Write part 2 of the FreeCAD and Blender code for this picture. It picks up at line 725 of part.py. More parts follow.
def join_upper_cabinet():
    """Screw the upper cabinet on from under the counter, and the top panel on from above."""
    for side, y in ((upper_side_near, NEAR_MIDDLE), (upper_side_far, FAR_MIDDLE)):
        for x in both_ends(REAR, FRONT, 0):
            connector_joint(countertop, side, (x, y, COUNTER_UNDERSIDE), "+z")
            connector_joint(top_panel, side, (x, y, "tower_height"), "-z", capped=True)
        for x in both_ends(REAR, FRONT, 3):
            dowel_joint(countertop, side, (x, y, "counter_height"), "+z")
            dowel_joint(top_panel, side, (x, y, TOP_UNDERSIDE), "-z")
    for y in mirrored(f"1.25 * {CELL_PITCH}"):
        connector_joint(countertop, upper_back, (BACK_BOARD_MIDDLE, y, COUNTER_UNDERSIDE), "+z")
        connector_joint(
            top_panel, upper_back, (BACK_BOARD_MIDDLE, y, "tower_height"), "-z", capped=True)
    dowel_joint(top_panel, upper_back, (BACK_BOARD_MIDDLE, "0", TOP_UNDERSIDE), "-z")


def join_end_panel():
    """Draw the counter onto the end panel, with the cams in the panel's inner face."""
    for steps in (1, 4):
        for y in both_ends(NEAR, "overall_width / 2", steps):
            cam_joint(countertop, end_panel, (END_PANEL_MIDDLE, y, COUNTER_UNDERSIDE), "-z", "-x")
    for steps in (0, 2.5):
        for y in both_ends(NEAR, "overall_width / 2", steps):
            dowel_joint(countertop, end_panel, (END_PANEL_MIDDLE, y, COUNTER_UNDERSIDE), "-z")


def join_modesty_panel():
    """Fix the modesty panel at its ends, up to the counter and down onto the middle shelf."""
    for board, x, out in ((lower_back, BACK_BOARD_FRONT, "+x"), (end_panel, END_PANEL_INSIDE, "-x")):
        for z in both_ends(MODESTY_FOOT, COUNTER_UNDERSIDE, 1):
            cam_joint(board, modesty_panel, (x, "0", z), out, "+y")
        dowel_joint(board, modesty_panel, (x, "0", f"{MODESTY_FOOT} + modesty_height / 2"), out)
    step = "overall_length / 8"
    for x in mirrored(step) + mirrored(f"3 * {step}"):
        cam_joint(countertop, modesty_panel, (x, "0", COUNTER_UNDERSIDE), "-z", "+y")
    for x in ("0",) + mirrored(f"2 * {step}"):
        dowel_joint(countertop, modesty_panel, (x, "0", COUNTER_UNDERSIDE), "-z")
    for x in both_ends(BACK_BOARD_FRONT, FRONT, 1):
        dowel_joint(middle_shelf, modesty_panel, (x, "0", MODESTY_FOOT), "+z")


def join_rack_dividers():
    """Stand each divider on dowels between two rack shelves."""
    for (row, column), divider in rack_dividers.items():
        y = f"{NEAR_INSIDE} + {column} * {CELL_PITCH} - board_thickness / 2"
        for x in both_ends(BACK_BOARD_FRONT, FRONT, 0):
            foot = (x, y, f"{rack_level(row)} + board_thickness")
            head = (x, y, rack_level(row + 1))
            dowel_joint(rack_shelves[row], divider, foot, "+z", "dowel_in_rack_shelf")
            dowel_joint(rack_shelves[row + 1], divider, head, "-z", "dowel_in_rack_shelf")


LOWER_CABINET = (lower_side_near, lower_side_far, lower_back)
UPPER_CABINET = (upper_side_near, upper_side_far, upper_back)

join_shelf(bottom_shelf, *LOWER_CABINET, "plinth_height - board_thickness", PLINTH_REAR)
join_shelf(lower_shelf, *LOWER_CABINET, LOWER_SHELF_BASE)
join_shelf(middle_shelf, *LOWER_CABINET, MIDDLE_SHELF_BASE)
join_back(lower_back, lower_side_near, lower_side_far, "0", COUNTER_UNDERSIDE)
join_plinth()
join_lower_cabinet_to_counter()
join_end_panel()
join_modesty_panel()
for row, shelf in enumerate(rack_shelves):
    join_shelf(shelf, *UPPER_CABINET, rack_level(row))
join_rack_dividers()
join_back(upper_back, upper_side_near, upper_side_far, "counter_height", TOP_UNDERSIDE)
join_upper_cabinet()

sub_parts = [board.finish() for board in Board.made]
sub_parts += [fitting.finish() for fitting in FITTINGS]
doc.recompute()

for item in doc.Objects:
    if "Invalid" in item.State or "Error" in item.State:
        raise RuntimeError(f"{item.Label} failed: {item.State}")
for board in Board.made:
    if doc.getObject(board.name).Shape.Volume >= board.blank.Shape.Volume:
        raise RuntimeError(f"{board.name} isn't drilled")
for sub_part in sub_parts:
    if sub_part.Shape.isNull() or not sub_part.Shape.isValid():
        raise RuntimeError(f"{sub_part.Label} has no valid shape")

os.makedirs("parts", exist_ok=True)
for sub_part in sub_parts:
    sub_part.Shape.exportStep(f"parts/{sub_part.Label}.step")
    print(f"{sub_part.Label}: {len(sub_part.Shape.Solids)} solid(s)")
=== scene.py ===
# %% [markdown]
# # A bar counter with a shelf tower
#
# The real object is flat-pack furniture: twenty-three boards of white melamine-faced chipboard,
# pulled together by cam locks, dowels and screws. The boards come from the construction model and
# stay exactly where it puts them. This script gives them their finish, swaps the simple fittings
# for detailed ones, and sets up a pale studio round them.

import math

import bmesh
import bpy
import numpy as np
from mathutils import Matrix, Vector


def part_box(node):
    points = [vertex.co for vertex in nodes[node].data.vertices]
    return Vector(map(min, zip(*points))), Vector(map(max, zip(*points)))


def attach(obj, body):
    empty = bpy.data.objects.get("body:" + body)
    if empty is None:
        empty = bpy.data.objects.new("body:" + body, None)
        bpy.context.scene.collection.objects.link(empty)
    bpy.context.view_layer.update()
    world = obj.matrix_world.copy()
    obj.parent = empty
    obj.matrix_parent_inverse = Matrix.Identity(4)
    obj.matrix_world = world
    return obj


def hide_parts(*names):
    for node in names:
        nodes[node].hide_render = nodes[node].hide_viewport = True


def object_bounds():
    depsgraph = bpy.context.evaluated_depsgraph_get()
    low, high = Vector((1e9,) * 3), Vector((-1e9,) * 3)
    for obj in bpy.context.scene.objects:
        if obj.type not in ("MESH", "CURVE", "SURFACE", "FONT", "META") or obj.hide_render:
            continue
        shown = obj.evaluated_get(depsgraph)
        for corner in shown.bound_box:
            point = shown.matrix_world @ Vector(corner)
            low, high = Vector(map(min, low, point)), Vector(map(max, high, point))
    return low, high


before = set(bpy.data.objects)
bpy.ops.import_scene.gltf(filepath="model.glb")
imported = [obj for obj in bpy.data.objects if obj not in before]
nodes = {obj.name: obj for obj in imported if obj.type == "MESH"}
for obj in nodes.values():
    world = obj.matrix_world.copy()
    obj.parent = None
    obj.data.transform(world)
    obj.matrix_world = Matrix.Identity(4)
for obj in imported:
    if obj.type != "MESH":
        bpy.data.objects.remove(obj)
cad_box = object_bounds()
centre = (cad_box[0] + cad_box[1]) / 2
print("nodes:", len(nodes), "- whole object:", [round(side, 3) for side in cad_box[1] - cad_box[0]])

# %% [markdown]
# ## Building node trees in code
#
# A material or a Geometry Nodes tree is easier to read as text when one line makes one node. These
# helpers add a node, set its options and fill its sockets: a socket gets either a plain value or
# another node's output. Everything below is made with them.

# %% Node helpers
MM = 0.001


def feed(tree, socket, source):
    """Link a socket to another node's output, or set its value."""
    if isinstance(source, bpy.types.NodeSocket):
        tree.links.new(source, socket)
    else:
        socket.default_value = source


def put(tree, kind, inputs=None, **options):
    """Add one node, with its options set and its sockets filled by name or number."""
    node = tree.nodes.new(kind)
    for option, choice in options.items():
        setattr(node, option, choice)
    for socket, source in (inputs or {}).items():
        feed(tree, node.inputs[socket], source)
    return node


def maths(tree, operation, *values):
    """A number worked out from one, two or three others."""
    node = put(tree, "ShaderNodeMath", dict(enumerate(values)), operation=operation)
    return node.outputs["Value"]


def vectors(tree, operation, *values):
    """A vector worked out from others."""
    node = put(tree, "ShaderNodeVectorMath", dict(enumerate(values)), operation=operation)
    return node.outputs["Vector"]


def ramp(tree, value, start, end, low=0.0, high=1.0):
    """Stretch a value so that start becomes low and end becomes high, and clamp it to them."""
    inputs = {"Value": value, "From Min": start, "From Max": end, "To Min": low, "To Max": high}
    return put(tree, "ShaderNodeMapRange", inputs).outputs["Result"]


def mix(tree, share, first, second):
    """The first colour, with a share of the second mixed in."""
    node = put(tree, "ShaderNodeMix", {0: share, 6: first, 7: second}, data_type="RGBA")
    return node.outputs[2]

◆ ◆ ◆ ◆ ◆

--- Direction ---
Extract exactly and only these lines: the line containing "if obj.type not", the line containing "cad_box[1] - cad_box[0]])", and every line between them.

--- Solved problem ---
        if obj.type not in ("MESH", "CURVE", "SURFACE", "FONT", "META") or obj.hide_render:
            continue
        shown = obj.evaluated_get(depsgraph)
        for corner in shown.bound_box:
            point = shown.matrix_world @ Vector(corner)
            low, high = Vector(map(min, low, point)), Vector(map(max, high, point))
    return low, high


before = set(bpy.data.objects)
bpy.ops.import_scene.gltf(filepath="model.glb")
imported = [obj for obj in bpy.data.objects if obj not in before]
nodes = {obj.name: obj for obj in imported if obj.type == "MESH"}
for obj in nodes.values():
    world = obj.matrix_world.copy()
    obj.parent = None
    obj.data.transform(world)
    obj.matrix_world = Matrix.Identity(4)
for obj in imported:
    if obj.type != "MESH":
        bpy.data.objects.remove(obj)
cad_box = object_bounds()
centre = (cad_box[0] + cad_box[1]) / 2
print("nodes:", len(nodes), "- whole object:", [round(side, 3) for side in cad_box[1] - cad_box[0]])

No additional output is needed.